I wouldn't try to "move the IR sensor". But it would be easier, IMHO, to use an RF extender (IR/RF gadgets). This way, no cracking the box, or programming the new drive. I don't think you'll notice any lag. The danger is that there's alot of RF interference in your house (cordless phones, microwave ovens etc) that makes communication unreliable. You can almost always get it to work through trial and error placement of the extenders. You could also mount an IR sensor in you living room and run cable to the new Tivo location. This approach would be more reliable, but also more expensive and more work.

By the way there are some IR/RF gadgets that merely require you to use a special rechargeable battery in the remote and then an RF receiver at the new Tivo location.

Jim L


----------



## classicsat (Feb 18, 2004)

You have to use an IR repeater, or do some soldering. I did the latter on my S1, using a UHF repeater system from an old satellite receiver, and an IR receiver connected to the UHF transmitter, and it worked great.
To hard extend, use cat3 or cat 5 wire, and a second IR receiver, or extend the whole front panel.


----------



## InspectorGadget (Feb 22, 2002)

I assume you "want to move the IR sensor" so you can put the TiVo inside a cabinet or another room?

You can use a hardwired IR extender and avoid any RF interference problems. I had lots of RF interference and it made the wireless IR/RF extenders a real nightmare to use.

If it's inside a cabinet (BE CAREFUL OF COOLING PROBLEMS!) you can use a hardwired extender like these:

http://www.smarthome.com/8225p.html
http://www.smarthome.com/8130m.html

If it's a longer distance away, you can use something like these:

Over Coax cable: http://www.smarthome.com/8197.html

Over Cat3: Use sensor/connector block/wire/connector block/emitter system starting with this from Xantech (sensors and emitters further down on the page):
http://www.smarthome.com/8133.html

Hookup diagram for Cat3 wiring solution.


----------



## mattack (Apr 9, 2001)

Not really the topic of this thread, but I see soldering mentioned!

Does anybody know what exactly causes the IR receiver to become non-responsive? i.e. on my first Tivo, the remote is very flaky.. (the same exact remote controls my other Tivo flawlessly so it's not something stupid like batteries).

I've seen vague mention of oxidation in the past, but not exactly WHAT oxidizes. Basically, is there a way to fix this? (without actually trying to buy a new ir board/front from weaknees -- don't know if that will fix it anyway... plus that's $29.)


----------



## Diana Collins (Aug 21, 2002)

I've owned Hughes, Philips and Samsung DirecTiVos. Of the three, the Philips has the most flaky IR control.
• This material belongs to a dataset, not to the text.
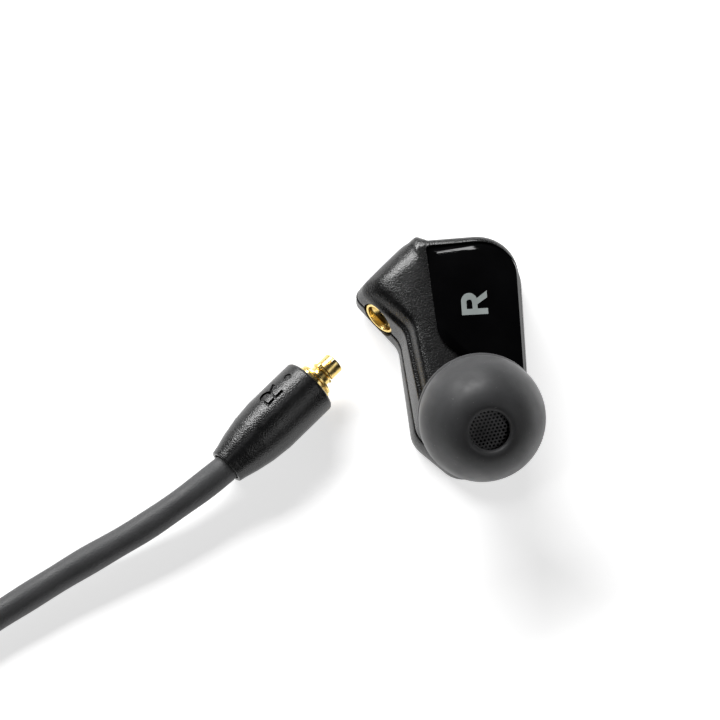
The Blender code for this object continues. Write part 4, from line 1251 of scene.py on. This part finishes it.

While I prefer the "look" of the Philips, the tiny IR window makes it less sensitive to off-axis signals (IOW, you have to point the remote directly at the unit). Interestingly, I have an IR repeater setup on one my Philips units and the IR emitter attached over the window actually IMPROVES the local IR performance.


----------



## mattack (Apr 9, 2001)

No, it has nothing to do with the IR window.. When I have the little IR board pulled out of its holder and point the remote directly at it from inches away, it often doesn't respond.

Something's going wrong with it, I just don't know what.


----------